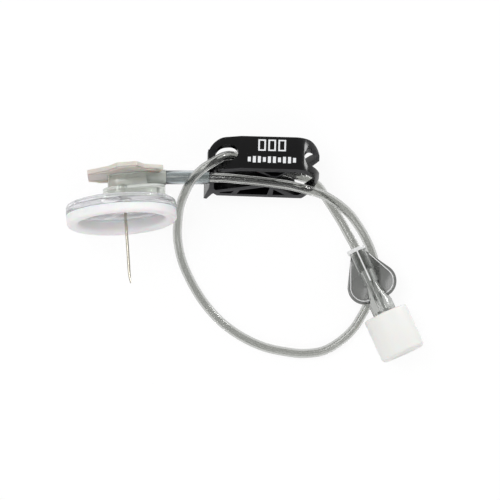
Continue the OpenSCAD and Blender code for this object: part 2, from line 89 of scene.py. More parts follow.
# A face whose normal lies this much along the clamp's width is one of its sides.
SIDE_FACING = 0.97

# The marks on the clamp's face, in millimetres of its own frame: a row of open boxes over a row of bars.
BOX_COUNT, BOX_START, BOX_PITCH, BOX_ROW = 3, -0.3, 2.5, 2.2
BOX_WIDTH, BOX_HEIGHT, BOX_STROKE = 1.9, 3.4, 0.4
BAR_COUNT, BAR_START, BAR_PITCH, BAR_ROW = 10, -3.4, 1.25, -2.1
BAR_WIDTH, BAR_HEIGHT, BAR_SHORT_HEIGHT, BAR_SHORT_EVERY = 0.75, 1.9, 1.4, 3

# The finger lobes of the connector, in millimetres of its own frame, and the fillet inside their border,
# which carries a painted highlight.
LOBE_MIDDLE = (9.9, 2.1)
LOBE_INNER_R = 3.4
LOBE_ROOT = (2.6, 2.5)
LOBE_ARC = (115, -10)
LOBE_ARC_STEPS = 25
LOBE_FILLET_Z = 0.6
LOBE_FILLET_R = 0.16

# Where the painted light of the connector lies, in millimetres of its own frame: painted highlight on the
# collar round the tube, the step down from a lobe's border and the ridges above and below the barrel, and
# painted shade on the lobes beside the barrel.
COLLAR_END = 1.0
LOBES_END, LOBES_FROM_SIDE, LOBES_HALF_THICK = 16.0, 2.35, 1.0
STEP_FROM_Z, STEP_TO_Z, STEP_NORMAL = 0.46, 0.69, 0.9
RIDGE_END, RIDGE_HALF_WIDTH, RIDGE_FROM_Z = 9.4, 0.3, 2.2
# Material slots of the connector: painted shade on the lobes, and painted highlight lines.
LOBE_SHADE_SLOT, HIGHLIGHT_SLOT = 1, 2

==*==

* _EXERCISE_: Extract all of the data shown above without alteration.

* _WORKED ANSWER_:
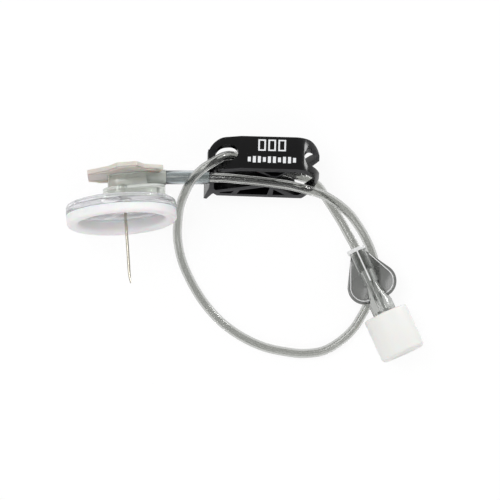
Continue the OpenSCAD and Blender code for this object: part 2, from line 89 of scene.py. More parts follow.
# A face whose normal lies this much along the clamp's width is one of its sides.
SIDE_FACING = 0.97

# The marks on the clamp's face, in millimetres of its own frame: a row of open boxes over a row of bars.
BOX_COUNT, BOX_START, BOX_PITCH, BOX_ROW = 3, -0.3, 2.5, 2.2
BOX_WIDTH, BOX_HEIGHT, BOX_STROKE = 1.9, 3.4, 0.4
BAR_COUNT, BAR_START, BAR_PITCH, BAR_ROW = 10, -3.4, 1.25, -2.1
BAR_WIDTH, BAR_HEIGHT, BAR_SHORT_HEIGHT, BAR_SHORT_EVERY = 0.75, 1.9, 1.4, 3

# The finger lobes of the connector, in millimetres of its own frame, and the fillet inside their border,
# which carries a painted highlight.
LOBE_MIDDLE = (9.9, 2.1)
LOBE_INNER_R = 3.4
LOBE_ROOT = (2.6, 2.5)
LOBE_ARC = (115, -10)
LOBE_ARC_STEPS = 25
LOBE_FILLET_Z = 0.6
LOBE_FILLET_R = 0.16

# Where the painted light of the connector lies, in millimetres of its own frame: painted highlight on the
# collar round the tube, the step down from a lobe's border and the ridges above and below the barrel, and
# painted shade on the lobes beside the barrel.
COLLAR_END = 1.0
LOBES_END, LOBES_FROM_SIDE, LOBES_HALF_THICK = 16.0, 2.35, 1.0
STEP_FROM_Z, STEP_TO_Z, STEP_NORMAL = 0.46, 0.69, 0.9
RIDGE_END, RIDGE_HALF_WIDTH, RIDGE_FROM_Z = 9.4, 0.3, 2.2
# Material slots of the connector: painted shade on the lobes, and painted highlight lines.
LOBE_SHADE_SLOT, HIGHLIGHT_SLOT = 1, 2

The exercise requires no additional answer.